The move to exchange Loblaw and Shoppers “hero” products comes as the retailers face “headwinds” this year in a tougher market, Mr. Trius said. Higher expenses – including steeper fuel costs, a weakened Canadian dollar against the U.S. greenback and the upcoming increase in minimum wages in Ontario – are putting pressure on the bottom line.
“Looking ahead in our core grocery operations, we see very little relief from the intensely competitive environment in which we operate,” Mr. Trius said after releasing the retailer’s first-quarter results, which were close to or above analysts’ expectations.
But there may be some easing of the unprecedented growth in retail space in the second half of 2014, as U.S. discounters Wal-Mart Stores Inc. and Target Corp. restrain their respective expansions, he added.
In its first quarter, Loblaw benefited from raising prices of some produce and meats, passing on to customers higher costs from a weaker loonie and beef and pork shortages. Even so, Loblaw reported that its quarterly food inflation slightly surpassed Statistics Canada’s national food price inflation of 1.2 per cent in the period.
Inflation as well as strong sales in fresh foods helped Loblaw post a first-quarter same-store sales gain of 0.9 per cent or, excluding the effect of a late Easter, 1.1 per cent. Those sales at outlets open a year or more are considered a key retail measure; At Loblaw, they reflect, in part, the grocer’s ability to pass on price increases from suppliers to consumers.
Loblaw also faces challenges from prescription-drug reforms as provinces continue to scale back payments to pharmacies, Mr. Trius said.

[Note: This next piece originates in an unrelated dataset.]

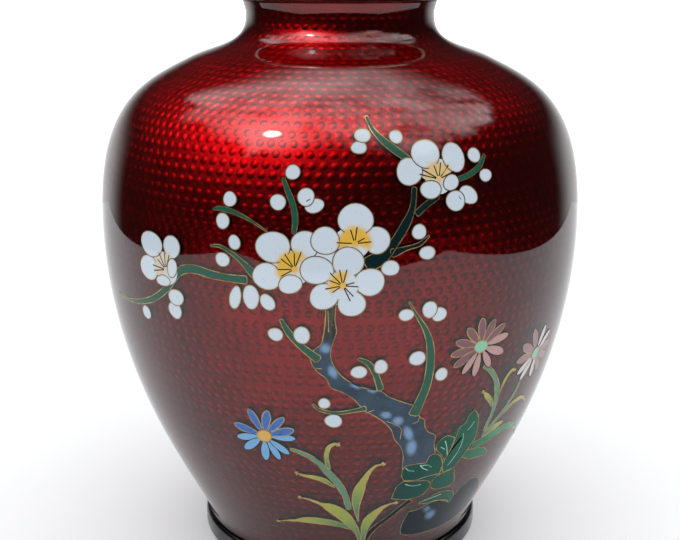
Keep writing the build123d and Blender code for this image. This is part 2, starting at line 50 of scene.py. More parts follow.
ENAMEL = 0.90      # depth of the fired enamel over the foil
FOIL = 0.15        # depth of the foil sheet
FOIL_GAP = 0.02    # between the underside of the ruby and the foil
WIRE = 0.21        # width of a flattened silver wire
STAMEN = 0.25      # width of a stamen wire
BARK_LINE = 0.18   # width of a short wire in the bark
STEP = 0.010       # each overlapping cell stands this much prouder than the one behind
CELL_TOP = -0.010  # the foremost cells lie this far from the nominal side
RUBY_GAP = 0.015   # the ruby lies this much under the hindmost cell
WIRE_PROUD = 0.005
SIDE_STEP = 1.2    # between profile points of a shell
ROW_PITCH = 2.45   # from one row of foil dimples to the next
DIMPLE_PITCH = 2.6
DIMPLE_R = 1.02
DIMPLE_RINGS = ((0.22, 0.07), (0.36, 0.08))     # each ring's inset and rise
DIMPLE_TIP = 0.035


# ---------------------------------------------------------------- body profile
BODY = [
    ((38.26, 0.0), (35.92, 4.07), (63.5, 36.75), (63.5, 84.0)),
    ((63.5, 84.0), (63.5, 115.7), (51.66, 120.30), (39.46, 126.30)),
    ((39.46, 126.30), (33.0, 129.48), (24.54, 129.50), (24.54, 136.8)),
    ((24.54, 136.8), (24.54, 139.0), (24.41, 137.42), (25.32, 140.9)),
]
TOP_Z = BODY[-1][3][1]


def profile(steps):
    """(radius, height, normal out, normal up, distance along) up the whole side, by formula."""
    out, run, last = [], 0.0, None
    for n, (a, b, c, d) in enumerate(BODY):
        for i in range(steps if n < 3 else steps + 1):
            t = i / steps
            s = 1 - t
            r, z = (s**3 * a[j] + 3 * s * s * t * b[j] + 3 * s * t * t * c[j] + t**3 * d[j] for j in (0, 1))
            u, v = (s * s * (b[j] - a[j]) + 2 * s * t * (c[j] - b[j]) + t * t * (d[j] - c[j]) for j in (0, 1))
            size = hypot(u, v)
            run += hypot(r - last[0], z - last[1]) if last else 0.0
            last = (r, z)
            out.append((r, z, v / size, -u / size, run))
    return out


SIDE = profile(120)
HEIGHTS = [p[1] for p in SIDE]


def side_at(z):
    """Radius and outward normal of the polished side at height z above the body's foot edge."""
    i = min(max(bisect_left(HEIGHTS, z), 1), len(SIDE) - 1)
    a, b = SIDE[i - 1], SIDE[i]
    t = min(max((z - a[1]) / max(b[1] - a[1], 1e-6), 0.0), 1.0)
    return tuple(a[j] + t * (b[j] - a[j]) for j in (0, 2, 3))


def mm_per_deg(z):
    return side_at(z)[0] * pi / 180


def on_side(turn, z, lift=0.0):
    """Place in metres of a point `lift` above the polished side."""
    r, out, up = side_at(z)
    r += lift * out
    return Vector((r * sin(radians(turn)), -r * cos(radians(turn)), z + FOOT_H + lift * up)) * MM


def normal_at(turn, z):
    _, out, up = side_at(z)
    return Vector((out * sin(radians(turn)), -out * cos(radians(turn)), up)).normalized()


# ---------------------------------------------------------------- making pieces
def piece(name, bm, materials, replaces=()):
    """Turns a finished bmesh into an object at the origin that rides on the vase."""
    mesh = bpy.data.meshes.new(name)
    bm.to_mesh(mesh)
    bm.free()
    for m in materials:
        mesh.materials.append(m)
    obj = bpy.data.objects.new(name, mesh)
    bpy.context.scene.collection.objects.link(obj)
    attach(obj, "root")
    if replaces:
        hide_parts(*replaces)
    return obj


def turned(outline, steps=256):
    """Spins a closed outline of (radius, height above the table) into a solid of revolution."""
    bm = bmesh.new()
    verts = [bm.verts.new((r * MM, 0, z * MM)) for r, z in outline]
    edges = [bm.edges.new(pair) for pair in zip(verts, verts[1:])]
    edges.append(bm.edges.new((verts[-1], verts[0])))
    bmesh.ops.spin(bm, geom=verts + edges, cent=(0, 0, 0), axis=(0, 0, 1), angle=2 * pi, steps=steps,
                   use_merge=True)
    bmesh.ops.remove_doubles(bm, verts=bm.verts, dist=1e-7)
    bmesh.ops.recalc_face_normals(bm, faces=bm.faces)
    for f in bm.faces:
        f.smooth = True
    return bm


def side_line(lift):
    """Profile points `lift` above the polished side, from the foot ring to the lip ring."""
    out, last = [], -SIDE_STEP
    for r, z, nr, nz, run in SIDE:
        if run - last >= SIDE_STEP or z > TOP_Z - 1e-3:
            zz = z if z < 0.01 or z > TOP_Z - 0.01 else z + lift * nz
            out.append((r + lift * nr, zz + FOOT_H))
            last = run
    return out


def rounded(cx, cz, radius, start, stop, count=6):
    """Points of an arc, angles in degrees."""
    return [(cx + radius * cos(radians(start + (stop - start) * i / count)),
             cz + radius * sin(radians(start + (stop - start) * i / count))) for i in range(count + 1)]


# ---------------------------------------------------------------- outlines of the cells
def through(points, steps):
    """Points of a smooth line through the given ones."""
    n, out = len(points), []
    for i in range(n - 1):
        quad = [points[min(max(i + j - 1, 0), n - 1)] for j in range(4)]
        for s in range(steps):
            t = s / steps
            out.append(tuple(0.5 * (2 * b + (c - a) * t + (2 * a - 5 * b + 4 * c - d) * t * t
                                    + (3 * b - a - 3 * c + d) * t**3) for a, b, c, d in zip(*quad)))
    return out + [tuple(points[-1])]


def oval(turn, z, wide, high, tilt=0.0, count=44, wobble=0.018):
    """Hand bent oval: closed list of (turn, height)."""
    k, ct, st = mm_per_deg(z), cos(radians(tilt)), sin(radians(tilt))
    pts = []
    for i in range(count):
        a = 2 * pi * i / count
        w = 1 + wobble * (sin(3 * a + turn) + 0.7 * sin(2 * a + 2.3 * z))
        u, v = wide / 2 * w * cos(a), high / 2 * w * sin(a)
        pts.append((turn + (u * ct - v * st) / k, z + u * st + v * ct))
    return pts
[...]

But the company is getting a boost from its new PC Plus loyalty program, whose performance is exceeding expectations, he said. Almost 40 per cent of the retailer’s sales in participating chains (its discount banners such as No Frills are not part of the program) are now made with a PC Plus card, he said. Rewards members make more trips to the stores, purchase more and shop in more product categories, he said.
Nevertheless, the company is still trying to turn around weaker sales in its non-grocery sections, with its Joe Fresh apparel sales remaining the same in its first quarter from a year earlier, pinched by a “tough winter” and a delayed spring, he said. Even so, Joe Fresh e-commerce is picking up, with average online orders double those in stores, he said.
In its first quarter, Loblaw’s adjusted profit rose to $139-million or 49 cents a share from $134-million or 48 cents a year earlier. On a non-adjusted basis, profit fell 39.3 per cent to $103-million or 37 cents from $171-million or 61 in the previous year. The adjusted earnings beat analysts’ consensus estimate of 46 cents. Revenue rose to $7.3-billion from $7.2-billion.
“While the industry backdrop continues to be challenging with the intensely competitive market environment and the continued impact of drug reform, we still expect to advance our combined business both financially and operationally this year,” Loblaw executive chairman Galen G. Weston said.
First-quarter operating profit fell to $253-million from $309-million, largely because of a gain from defined benefit plan amendments in the year-earlier period, $23-million in costs tied to the Shoppers acquisition, costs related to Choice Properties Real Estate Investment Trust and year-over-year asset and other impairments, the company said.
Adjusted operating income of $268-million versus $258-million was due primarily to an increase in adjusted operating income in the financial services segment. Financial services revenue increased by 9.1 per cent compared with the first quarter of 2013.
Retail sales in the quarter were up 0.8 per cent while same-store sales increased 0.9 per cent compared to the year-earlier period. Excluding the shift in the timing of Easter, same-store sales growth in the quarter was about 1.1 per cent, said Loblaw.